Task directions:
Quote the lines exactly, starting with the line that contains "failed = [item.Name" and ending with the line that contains "obj.parent = None", and leave out all other lines.

Source excerpt:
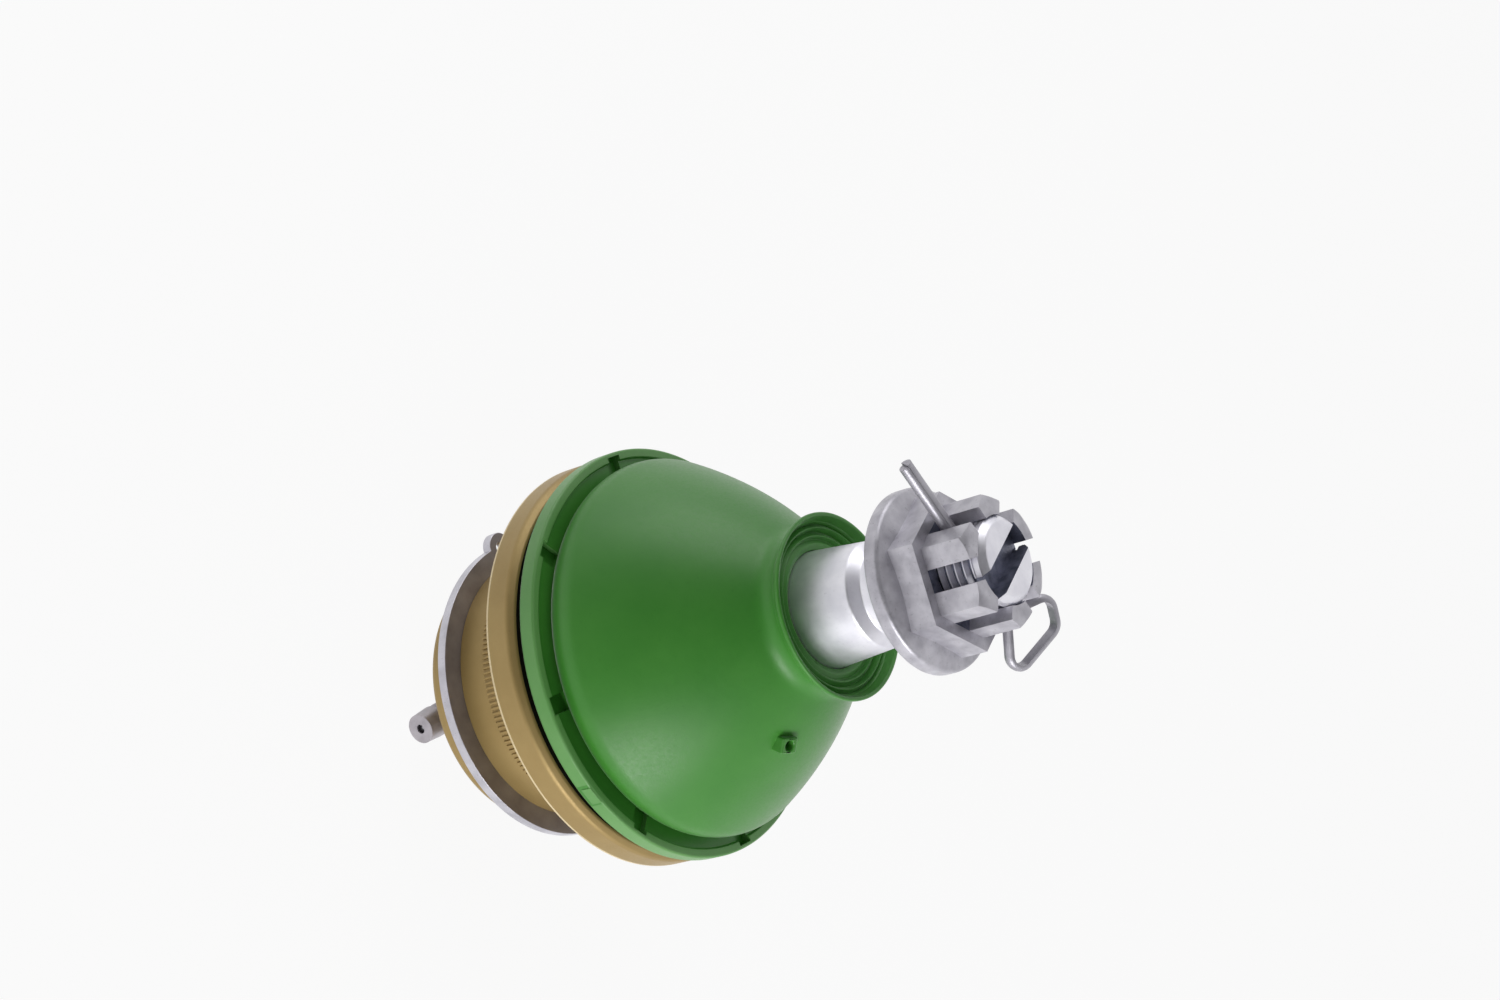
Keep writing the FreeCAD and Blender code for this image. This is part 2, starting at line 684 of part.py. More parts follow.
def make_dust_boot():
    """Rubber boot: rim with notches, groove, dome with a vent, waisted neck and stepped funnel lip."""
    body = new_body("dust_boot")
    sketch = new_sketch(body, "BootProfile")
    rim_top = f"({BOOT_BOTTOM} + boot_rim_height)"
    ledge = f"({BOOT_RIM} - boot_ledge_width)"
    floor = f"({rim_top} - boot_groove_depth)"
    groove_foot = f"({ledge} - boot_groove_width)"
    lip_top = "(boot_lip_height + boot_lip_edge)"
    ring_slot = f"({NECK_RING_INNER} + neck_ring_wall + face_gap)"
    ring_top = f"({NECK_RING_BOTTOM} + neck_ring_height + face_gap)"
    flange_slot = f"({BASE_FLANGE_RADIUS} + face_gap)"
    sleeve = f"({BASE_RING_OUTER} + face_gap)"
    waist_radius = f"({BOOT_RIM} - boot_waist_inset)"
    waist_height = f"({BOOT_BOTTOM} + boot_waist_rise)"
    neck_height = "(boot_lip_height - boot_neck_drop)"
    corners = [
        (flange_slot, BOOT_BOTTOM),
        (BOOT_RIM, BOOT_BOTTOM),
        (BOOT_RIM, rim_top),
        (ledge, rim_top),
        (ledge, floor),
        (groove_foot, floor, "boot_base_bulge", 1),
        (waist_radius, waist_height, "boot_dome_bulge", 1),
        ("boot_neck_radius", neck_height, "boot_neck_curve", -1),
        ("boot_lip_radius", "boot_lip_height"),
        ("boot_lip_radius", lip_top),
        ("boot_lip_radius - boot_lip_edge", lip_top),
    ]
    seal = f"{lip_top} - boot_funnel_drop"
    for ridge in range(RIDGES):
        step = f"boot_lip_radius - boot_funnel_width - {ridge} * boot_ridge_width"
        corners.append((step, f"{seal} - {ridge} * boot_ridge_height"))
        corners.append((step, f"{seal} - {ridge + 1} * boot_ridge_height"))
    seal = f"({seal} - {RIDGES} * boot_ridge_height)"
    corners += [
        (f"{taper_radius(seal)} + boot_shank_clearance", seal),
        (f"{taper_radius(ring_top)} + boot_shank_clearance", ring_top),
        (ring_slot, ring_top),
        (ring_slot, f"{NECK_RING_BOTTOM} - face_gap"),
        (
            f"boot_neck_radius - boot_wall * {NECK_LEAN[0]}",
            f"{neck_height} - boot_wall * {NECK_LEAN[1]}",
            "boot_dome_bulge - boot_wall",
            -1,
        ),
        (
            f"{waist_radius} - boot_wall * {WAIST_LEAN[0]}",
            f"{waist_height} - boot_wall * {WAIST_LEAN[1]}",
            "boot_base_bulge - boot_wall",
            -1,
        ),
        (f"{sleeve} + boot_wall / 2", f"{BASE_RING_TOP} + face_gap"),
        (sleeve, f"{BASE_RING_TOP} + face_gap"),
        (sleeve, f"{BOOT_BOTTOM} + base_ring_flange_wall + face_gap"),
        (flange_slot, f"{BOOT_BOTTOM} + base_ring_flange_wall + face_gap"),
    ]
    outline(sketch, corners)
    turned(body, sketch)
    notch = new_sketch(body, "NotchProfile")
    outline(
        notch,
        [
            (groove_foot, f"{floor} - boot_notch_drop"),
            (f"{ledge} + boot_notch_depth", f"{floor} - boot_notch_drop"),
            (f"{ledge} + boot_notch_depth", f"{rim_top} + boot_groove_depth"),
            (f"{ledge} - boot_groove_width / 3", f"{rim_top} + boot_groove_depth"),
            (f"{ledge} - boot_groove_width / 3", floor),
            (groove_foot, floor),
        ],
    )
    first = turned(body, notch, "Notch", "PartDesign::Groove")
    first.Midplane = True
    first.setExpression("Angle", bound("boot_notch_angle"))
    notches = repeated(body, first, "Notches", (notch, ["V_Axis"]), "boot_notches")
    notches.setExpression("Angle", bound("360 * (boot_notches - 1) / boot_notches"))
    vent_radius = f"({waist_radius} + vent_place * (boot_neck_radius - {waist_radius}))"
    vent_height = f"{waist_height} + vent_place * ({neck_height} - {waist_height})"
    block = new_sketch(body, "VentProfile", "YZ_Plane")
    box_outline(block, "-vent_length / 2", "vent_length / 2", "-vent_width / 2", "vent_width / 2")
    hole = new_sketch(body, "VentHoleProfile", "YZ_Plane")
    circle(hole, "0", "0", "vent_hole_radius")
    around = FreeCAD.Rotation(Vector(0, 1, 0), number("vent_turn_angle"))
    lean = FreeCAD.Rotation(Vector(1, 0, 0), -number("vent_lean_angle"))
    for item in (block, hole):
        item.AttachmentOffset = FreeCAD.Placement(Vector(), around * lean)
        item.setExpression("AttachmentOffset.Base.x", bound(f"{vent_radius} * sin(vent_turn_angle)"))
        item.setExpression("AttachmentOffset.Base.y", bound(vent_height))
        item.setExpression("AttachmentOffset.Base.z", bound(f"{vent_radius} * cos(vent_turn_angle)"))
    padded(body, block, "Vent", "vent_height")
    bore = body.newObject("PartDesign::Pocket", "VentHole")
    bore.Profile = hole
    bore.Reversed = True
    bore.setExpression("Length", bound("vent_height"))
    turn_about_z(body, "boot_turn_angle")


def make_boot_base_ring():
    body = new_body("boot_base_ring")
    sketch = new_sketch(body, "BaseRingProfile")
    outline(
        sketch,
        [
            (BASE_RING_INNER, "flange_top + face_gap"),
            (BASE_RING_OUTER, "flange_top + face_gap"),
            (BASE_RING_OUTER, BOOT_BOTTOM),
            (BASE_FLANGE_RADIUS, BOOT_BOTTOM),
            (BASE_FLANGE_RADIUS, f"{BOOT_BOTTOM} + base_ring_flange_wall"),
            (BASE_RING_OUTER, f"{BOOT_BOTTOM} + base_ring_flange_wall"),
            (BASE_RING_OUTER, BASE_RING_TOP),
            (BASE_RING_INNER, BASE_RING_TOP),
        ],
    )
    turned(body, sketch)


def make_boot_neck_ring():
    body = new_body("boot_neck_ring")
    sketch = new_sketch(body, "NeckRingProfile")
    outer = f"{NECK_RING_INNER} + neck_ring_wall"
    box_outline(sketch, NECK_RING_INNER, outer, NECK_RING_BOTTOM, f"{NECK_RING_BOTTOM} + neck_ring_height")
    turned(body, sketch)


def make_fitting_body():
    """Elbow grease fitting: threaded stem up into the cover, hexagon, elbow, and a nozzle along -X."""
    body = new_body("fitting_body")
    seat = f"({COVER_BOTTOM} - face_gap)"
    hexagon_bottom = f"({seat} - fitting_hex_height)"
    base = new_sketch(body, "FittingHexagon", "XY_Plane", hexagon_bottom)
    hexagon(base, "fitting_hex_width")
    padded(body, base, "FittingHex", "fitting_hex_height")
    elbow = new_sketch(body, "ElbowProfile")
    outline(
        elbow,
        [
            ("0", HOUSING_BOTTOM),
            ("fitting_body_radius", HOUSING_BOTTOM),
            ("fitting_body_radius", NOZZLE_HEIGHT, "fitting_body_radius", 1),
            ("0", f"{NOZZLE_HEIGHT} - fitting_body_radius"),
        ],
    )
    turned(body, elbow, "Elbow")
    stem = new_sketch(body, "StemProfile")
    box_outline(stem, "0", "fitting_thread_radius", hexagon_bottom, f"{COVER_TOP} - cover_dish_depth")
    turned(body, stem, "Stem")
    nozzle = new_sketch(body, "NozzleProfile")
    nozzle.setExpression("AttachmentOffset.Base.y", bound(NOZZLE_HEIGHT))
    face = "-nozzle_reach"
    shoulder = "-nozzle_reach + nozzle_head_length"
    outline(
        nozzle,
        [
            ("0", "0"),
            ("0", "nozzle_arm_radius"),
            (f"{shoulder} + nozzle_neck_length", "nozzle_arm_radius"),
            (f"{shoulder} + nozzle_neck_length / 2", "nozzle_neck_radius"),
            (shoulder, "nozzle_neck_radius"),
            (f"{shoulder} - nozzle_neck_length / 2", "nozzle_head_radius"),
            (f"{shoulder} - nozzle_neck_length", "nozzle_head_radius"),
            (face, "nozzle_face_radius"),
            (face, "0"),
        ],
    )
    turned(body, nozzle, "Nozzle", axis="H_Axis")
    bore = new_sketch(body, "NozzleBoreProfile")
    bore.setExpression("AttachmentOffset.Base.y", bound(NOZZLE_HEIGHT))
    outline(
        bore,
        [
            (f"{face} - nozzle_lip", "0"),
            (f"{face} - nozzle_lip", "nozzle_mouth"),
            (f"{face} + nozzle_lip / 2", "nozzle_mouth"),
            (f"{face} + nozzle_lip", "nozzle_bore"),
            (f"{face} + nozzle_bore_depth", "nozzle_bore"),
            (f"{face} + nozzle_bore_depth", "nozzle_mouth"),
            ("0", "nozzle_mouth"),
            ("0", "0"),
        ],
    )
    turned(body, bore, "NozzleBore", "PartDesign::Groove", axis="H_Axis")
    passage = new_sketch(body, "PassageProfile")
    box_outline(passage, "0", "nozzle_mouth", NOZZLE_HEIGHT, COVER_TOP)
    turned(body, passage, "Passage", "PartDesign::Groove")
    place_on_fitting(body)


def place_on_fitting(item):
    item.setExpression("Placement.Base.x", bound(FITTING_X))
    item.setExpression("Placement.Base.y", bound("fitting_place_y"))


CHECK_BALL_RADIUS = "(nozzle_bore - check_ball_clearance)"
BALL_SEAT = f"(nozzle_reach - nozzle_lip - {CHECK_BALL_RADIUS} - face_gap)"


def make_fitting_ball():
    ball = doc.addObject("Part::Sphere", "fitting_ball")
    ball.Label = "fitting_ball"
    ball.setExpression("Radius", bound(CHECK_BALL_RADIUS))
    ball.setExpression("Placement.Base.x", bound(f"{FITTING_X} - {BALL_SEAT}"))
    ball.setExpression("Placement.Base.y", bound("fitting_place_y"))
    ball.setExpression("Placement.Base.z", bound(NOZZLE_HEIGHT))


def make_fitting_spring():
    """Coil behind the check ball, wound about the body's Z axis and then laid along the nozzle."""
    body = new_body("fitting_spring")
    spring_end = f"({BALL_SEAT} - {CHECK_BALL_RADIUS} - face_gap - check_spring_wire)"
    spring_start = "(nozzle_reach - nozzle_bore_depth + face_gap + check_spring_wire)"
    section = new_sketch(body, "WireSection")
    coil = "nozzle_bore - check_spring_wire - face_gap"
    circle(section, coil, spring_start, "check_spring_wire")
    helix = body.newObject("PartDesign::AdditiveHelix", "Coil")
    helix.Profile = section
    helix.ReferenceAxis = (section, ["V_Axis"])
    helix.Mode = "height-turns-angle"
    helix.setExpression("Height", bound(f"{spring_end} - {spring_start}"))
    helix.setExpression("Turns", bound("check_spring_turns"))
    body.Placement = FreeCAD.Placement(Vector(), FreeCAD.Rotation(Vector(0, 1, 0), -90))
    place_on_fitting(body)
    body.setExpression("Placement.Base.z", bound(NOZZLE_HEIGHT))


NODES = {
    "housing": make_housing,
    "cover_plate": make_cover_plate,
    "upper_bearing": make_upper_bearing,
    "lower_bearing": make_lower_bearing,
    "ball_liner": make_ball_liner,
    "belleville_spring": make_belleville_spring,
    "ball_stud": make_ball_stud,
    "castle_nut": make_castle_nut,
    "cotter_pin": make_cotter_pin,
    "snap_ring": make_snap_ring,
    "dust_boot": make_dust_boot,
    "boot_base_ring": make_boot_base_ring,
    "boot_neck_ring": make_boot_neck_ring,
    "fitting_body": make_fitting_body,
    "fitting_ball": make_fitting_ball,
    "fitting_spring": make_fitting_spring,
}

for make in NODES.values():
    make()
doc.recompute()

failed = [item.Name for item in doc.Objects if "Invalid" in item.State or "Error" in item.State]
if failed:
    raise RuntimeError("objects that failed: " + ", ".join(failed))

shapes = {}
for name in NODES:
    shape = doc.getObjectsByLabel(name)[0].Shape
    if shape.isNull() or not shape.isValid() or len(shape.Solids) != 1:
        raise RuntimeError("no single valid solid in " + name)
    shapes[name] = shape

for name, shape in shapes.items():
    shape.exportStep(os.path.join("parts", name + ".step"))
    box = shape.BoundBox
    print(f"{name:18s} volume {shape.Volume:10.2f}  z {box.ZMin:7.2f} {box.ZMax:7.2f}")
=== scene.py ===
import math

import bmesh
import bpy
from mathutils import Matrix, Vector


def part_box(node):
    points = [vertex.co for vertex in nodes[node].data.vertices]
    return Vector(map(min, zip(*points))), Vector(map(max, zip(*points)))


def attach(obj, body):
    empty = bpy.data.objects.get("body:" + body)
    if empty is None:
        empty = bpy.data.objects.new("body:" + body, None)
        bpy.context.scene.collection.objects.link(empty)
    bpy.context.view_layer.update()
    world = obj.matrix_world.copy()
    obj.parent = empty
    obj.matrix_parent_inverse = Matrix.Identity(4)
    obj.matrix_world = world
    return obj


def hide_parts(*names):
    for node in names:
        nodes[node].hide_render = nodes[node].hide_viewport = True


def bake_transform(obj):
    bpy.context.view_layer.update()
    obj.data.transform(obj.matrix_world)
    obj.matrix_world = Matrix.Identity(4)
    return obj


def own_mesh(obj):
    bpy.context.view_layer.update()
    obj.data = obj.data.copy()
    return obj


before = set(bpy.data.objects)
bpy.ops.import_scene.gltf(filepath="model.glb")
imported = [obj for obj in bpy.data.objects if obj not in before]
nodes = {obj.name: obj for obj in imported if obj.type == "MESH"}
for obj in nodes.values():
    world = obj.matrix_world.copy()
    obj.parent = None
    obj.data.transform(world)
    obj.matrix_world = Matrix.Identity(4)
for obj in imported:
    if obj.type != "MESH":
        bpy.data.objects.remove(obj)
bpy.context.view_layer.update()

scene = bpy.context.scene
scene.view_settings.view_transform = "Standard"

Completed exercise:
failed = [item.Name for item in doc.Objects if "Invalid" in item.State or "Error" in item.State]
if failed:
    raise RuntimeError("objects that failed: " + ", ".join(failed))

shapes = {}
for name in NODES:
    shape = doc.getObjectsByLabel(name)[0].Shape
    if shape.isNull() or not shape.isValid() or len(shape.Solids) != 1:
        raise RuntimeError("no single valid solid in " + name)
    shapes[name] = shape

for name, shape in shapes.items():
    shape.exportStep(os.path.join("parts", name + ".step"))
    box = shape.BoundBox
    print(f"{name:18s} volume {shape.Volume:10.2f}  z {box.ZMin:7.2f} {box.ZMax:7.2f}")
=== scene.py ===
import math

import bmesh
import bpy
from mathutils import Matrix, Vector


def part_box(node):
    points = [vertex.co for vertex in nodes[node].data.vertices]
    return Vector(map(min, zip(*points))), Vector(map(max, zip(*points)))


def attach(obj, body):
    empty = bpy.data.objects.get("body:" + body)
    if empty is None:
        empty = bpy.data.objects.new("body:" + body, None)
        bpy.context.scene.collection.objects.link(empty)
    bpy.context.view_layer.update()
    world = obj.matrix_world.copy()
    obj.parent = empty
    obj.matrix_parent_inverse = Matrix.Identity(4)
    obj.matrix_world = world
    return obj


def hide_parts(*names):
    for node in names:
        nodes[node].hide_render = nodes[node].hide_viewport = True


def bake_transform(obj):
    bpy.context.view_layer.update()
    obj.data.transform(obj.matrix_world)
    obj.matrix_world = Matrix.Identity(4)
    return obj


def own_mesh(obj):
    bpy.context.view_layer.update()
    obj.data = obj.data.copy()
    return obj


before = set(bpy.data.objects)
bpy.ops.import_scene.gltf(filepath="model.glb")
imported = [obj for obj in bpy.data.objects if obj not in before]
nodes = {obj.name: obj for obj in imported if obj.type == "MESH"}
for obj in nodes.values():
    world = obj.matrix_world.copy()
    obj.parent = None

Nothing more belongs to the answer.